**YOUR TASK:** Look through the material below and copy exactly the lines from the line with "Turn this picture" to the line with "KINGPIN_INSET = 100", those two lines included.

(CAD and scene scripts)

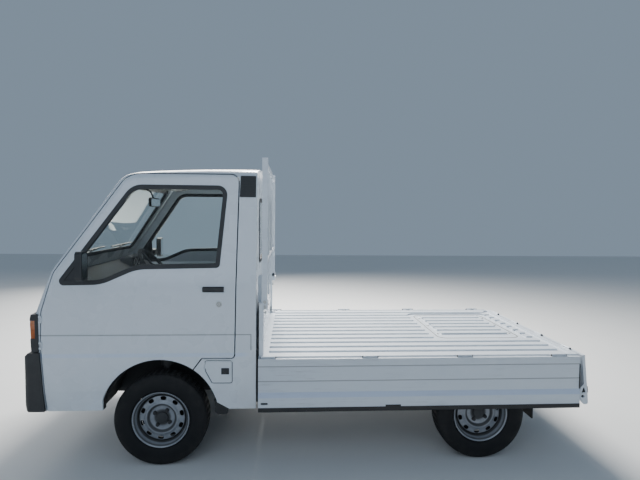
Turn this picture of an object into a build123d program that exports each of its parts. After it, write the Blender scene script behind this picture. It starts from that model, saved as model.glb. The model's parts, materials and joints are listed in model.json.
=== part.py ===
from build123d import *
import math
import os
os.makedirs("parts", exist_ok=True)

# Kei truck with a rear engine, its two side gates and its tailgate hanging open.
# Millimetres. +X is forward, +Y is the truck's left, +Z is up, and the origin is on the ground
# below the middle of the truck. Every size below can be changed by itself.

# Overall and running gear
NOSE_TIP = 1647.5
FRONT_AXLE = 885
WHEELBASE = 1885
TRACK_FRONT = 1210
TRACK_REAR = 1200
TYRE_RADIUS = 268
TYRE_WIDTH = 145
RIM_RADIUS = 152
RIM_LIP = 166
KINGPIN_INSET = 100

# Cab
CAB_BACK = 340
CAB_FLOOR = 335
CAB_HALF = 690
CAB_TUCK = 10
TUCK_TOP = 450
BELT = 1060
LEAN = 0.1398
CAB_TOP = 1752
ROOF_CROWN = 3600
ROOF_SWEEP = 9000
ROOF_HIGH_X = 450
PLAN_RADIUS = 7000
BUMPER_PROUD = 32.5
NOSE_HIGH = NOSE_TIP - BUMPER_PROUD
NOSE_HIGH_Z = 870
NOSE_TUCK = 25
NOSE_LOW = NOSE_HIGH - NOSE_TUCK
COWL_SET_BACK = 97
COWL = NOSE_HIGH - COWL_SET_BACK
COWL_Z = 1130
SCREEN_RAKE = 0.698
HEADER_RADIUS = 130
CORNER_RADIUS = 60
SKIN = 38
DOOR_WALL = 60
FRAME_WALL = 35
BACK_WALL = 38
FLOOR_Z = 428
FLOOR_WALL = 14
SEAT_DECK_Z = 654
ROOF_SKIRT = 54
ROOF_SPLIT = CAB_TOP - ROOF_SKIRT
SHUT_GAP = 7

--

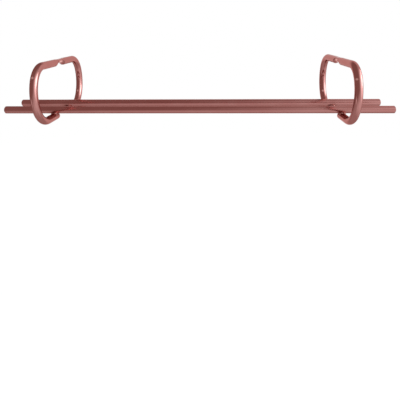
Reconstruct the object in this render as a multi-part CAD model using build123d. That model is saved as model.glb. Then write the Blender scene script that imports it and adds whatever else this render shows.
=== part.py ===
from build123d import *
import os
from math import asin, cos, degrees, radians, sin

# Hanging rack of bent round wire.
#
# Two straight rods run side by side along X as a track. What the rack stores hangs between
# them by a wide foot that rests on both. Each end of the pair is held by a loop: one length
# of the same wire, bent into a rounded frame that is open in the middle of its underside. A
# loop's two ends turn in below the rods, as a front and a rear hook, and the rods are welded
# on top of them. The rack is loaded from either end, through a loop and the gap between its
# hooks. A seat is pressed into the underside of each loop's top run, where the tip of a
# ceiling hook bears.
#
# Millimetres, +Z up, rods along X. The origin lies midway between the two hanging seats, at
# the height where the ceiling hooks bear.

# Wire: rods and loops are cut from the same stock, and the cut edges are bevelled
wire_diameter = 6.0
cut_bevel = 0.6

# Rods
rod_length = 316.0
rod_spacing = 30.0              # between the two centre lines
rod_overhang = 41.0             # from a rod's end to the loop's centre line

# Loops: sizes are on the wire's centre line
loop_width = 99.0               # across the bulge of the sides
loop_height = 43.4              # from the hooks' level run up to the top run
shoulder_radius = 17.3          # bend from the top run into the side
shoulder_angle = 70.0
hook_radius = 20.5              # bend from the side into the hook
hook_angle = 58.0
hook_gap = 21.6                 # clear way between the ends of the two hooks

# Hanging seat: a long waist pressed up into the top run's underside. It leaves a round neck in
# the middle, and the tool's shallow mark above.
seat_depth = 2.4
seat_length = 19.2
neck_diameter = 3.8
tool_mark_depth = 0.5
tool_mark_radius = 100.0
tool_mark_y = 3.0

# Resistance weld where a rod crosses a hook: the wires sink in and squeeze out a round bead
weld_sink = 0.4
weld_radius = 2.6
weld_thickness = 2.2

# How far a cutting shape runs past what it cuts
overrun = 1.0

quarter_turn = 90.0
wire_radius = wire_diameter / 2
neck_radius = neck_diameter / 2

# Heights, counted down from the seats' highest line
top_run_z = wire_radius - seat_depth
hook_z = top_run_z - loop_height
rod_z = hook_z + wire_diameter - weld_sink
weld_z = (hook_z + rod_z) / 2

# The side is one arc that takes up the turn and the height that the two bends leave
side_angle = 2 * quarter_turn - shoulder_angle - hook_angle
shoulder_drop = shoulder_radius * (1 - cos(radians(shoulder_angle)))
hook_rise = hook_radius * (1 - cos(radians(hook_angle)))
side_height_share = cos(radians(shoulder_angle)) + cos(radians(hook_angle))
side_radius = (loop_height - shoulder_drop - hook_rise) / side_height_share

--

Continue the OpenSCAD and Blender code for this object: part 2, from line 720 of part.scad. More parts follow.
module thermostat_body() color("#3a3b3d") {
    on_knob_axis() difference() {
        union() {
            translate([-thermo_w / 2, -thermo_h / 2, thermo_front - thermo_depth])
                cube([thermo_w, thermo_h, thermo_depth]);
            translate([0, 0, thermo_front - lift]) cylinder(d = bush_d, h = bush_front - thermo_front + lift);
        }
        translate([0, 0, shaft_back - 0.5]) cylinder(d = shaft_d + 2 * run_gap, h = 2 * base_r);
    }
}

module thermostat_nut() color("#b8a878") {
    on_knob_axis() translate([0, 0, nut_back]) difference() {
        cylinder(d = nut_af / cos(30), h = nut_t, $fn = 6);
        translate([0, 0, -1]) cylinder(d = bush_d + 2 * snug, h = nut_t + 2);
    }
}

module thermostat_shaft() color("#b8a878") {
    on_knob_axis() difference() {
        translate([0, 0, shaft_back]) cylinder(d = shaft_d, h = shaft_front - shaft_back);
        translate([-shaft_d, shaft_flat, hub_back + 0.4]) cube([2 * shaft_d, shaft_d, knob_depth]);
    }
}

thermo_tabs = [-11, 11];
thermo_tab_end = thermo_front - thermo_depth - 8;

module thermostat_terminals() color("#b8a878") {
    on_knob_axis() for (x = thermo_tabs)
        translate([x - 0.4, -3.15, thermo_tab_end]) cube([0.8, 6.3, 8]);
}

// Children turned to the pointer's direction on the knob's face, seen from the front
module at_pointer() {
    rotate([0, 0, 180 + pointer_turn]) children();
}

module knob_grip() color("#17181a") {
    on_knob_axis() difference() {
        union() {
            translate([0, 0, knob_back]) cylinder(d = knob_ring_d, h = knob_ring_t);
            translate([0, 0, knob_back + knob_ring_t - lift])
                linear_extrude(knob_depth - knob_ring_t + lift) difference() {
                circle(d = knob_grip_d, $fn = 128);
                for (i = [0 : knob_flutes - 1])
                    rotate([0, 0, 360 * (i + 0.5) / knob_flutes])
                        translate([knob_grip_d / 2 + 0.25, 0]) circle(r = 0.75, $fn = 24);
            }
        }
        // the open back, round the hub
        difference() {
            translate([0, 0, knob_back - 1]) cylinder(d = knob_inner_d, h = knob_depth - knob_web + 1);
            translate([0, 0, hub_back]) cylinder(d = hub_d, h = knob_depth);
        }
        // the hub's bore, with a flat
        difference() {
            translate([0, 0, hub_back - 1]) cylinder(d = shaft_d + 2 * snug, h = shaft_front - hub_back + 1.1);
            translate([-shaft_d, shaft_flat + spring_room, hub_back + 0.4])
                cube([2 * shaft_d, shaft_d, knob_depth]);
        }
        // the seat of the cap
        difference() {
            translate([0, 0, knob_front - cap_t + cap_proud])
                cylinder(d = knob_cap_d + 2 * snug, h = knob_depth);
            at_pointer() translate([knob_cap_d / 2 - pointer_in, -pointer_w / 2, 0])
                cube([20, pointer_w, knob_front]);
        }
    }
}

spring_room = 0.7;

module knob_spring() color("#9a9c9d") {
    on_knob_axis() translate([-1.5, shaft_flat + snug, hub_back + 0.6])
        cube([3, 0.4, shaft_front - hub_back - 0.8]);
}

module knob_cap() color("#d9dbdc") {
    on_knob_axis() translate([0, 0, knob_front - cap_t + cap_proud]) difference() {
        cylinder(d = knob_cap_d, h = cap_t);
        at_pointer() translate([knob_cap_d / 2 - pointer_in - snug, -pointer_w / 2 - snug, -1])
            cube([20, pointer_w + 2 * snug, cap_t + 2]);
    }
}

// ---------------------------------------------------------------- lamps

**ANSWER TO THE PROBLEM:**
Turn this picture of an object into a build123d program that exports each of its parts. After it, write the Blender scene script behind this picture. It starts from that model, saved as model.glb. The model's parts, materials and joints are listed in model.json.
=== part.py ===
from build123d import *
import math
import os
os.makedirs("parts", exist_ok=True)

# Kei truck with a rear engine, its two side gates and its tailgate hanging open.
# Millimetres. +X is forward, +Y is the truck's left, +Z is up, and the origin is on the ground
# below the middle of the truck. Every size below can be changed by itself.

# Overall and running gear
NOSE_TIP = 1647.5
FRONT_AXLE = 885
WHEELBASE = 1885
TRACK_FRONT = 1210
TRACK_REAR = 1200
TYRE_RADIUS = 268
TYRE_WIDTH = 145
RIM_RADIUS = 152
RIM_LIP = 166
KINGPIN_INSET = 100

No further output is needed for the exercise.